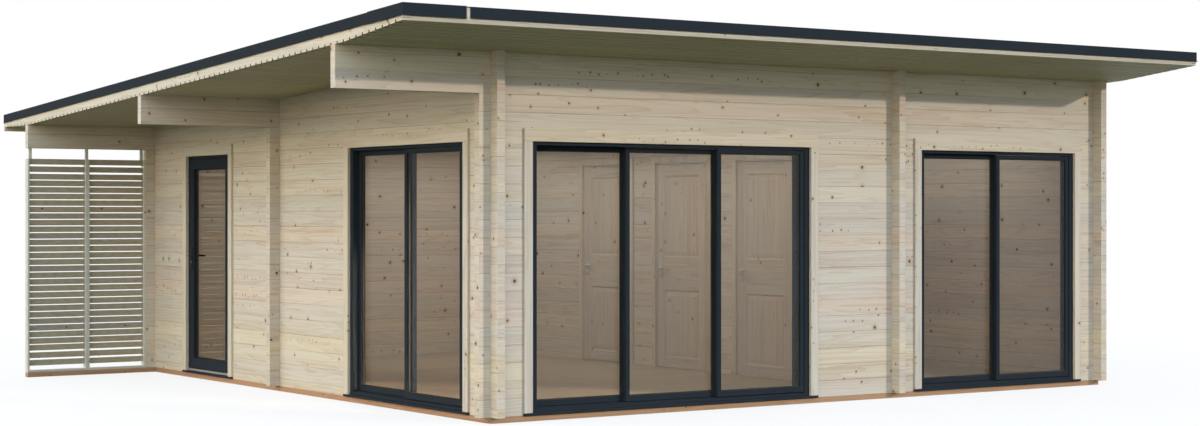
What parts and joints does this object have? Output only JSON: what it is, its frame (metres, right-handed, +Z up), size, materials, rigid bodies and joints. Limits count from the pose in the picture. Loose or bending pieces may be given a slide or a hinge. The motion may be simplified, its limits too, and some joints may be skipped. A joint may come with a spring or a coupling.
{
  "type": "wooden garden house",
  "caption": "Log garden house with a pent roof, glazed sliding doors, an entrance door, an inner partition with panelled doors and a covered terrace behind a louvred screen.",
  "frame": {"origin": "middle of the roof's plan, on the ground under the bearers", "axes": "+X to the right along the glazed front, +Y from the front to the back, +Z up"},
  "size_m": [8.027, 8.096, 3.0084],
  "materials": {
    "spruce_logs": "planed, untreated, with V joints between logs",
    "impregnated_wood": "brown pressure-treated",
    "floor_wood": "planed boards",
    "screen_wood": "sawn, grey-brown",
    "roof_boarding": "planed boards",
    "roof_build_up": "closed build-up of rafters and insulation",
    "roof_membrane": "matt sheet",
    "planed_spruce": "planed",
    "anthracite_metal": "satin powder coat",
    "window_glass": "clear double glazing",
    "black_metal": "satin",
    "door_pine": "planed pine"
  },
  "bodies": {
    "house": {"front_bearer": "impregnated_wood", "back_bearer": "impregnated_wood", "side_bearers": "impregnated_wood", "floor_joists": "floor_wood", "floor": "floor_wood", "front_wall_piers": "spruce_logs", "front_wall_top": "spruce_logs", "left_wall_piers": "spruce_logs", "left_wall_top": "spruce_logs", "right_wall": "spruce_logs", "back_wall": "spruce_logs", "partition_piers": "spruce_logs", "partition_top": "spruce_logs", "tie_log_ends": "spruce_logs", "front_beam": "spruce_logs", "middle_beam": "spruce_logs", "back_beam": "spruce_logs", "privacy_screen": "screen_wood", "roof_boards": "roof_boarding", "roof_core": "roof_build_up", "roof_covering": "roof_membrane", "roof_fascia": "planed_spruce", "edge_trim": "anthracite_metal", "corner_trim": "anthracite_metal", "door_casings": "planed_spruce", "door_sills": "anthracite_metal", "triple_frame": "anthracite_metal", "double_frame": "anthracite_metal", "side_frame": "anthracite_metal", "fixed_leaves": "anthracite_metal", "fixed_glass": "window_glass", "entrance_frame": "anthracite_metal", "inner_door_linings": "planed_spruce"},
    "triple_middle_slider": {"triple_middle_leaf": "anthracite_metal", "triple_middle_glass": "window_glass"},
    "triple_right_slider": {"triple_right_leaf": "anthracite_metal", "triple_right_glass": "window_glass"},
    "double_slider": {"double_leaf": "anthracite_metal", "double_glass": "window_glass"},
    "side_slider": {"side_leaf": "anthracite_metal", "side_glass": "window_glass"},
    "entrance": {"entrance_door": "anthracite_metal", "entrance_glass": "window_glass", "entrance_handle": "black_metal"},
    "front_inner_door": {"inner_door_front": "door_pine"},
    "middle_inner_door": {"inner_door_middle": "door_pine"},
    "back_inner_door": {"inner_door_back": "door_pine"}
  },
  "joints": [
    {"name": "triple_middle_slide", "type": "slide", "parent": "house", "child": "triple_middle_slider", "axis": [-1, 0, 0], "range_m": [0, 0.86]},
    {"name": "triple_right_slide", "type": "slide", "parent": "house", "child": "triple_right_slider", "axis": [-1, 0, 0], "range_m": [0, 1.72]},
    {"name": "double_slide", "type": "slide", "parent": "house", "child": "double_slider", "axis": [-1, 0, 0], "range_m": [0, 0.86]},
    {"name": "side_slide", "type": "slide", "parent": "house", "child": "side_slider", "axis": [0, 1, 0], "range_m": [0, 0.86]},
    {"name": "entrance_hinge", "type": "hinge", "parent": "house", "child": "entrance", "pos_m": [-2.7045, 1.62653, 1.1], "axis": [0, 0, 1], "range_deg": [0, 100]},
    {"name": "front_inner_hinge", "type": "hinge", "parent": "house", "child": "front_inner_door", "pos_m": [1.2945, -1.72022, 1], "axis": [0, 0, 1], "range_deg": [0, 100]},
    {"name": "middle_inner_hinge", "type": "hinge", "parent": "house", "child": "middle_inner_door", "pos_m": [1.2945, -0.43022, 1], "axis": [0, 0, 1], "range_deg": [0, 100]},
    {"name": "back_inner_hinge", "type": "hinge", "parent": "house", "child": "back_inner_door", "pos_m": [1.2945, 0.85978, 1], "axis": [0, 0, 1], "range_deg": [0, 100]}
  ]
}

§ Job: Copy each line containing the word "joints" from the data.

§ Answer to this exercise:
What parts and joints does this object have? Output only JSON: what it is, its frame (metres, right-handed, +Z up), size, materials, rigid bodies and joints. Limits count from the pose in the picture. Loose or bending pieces may be given a slide or a hinge. The motion may be simplified, its limits too, and some joints may be skipped. A joint may come with a spring or a coupling.
    "spruce_logs": "planed, untreated, with V joints between logs",
  "joints": [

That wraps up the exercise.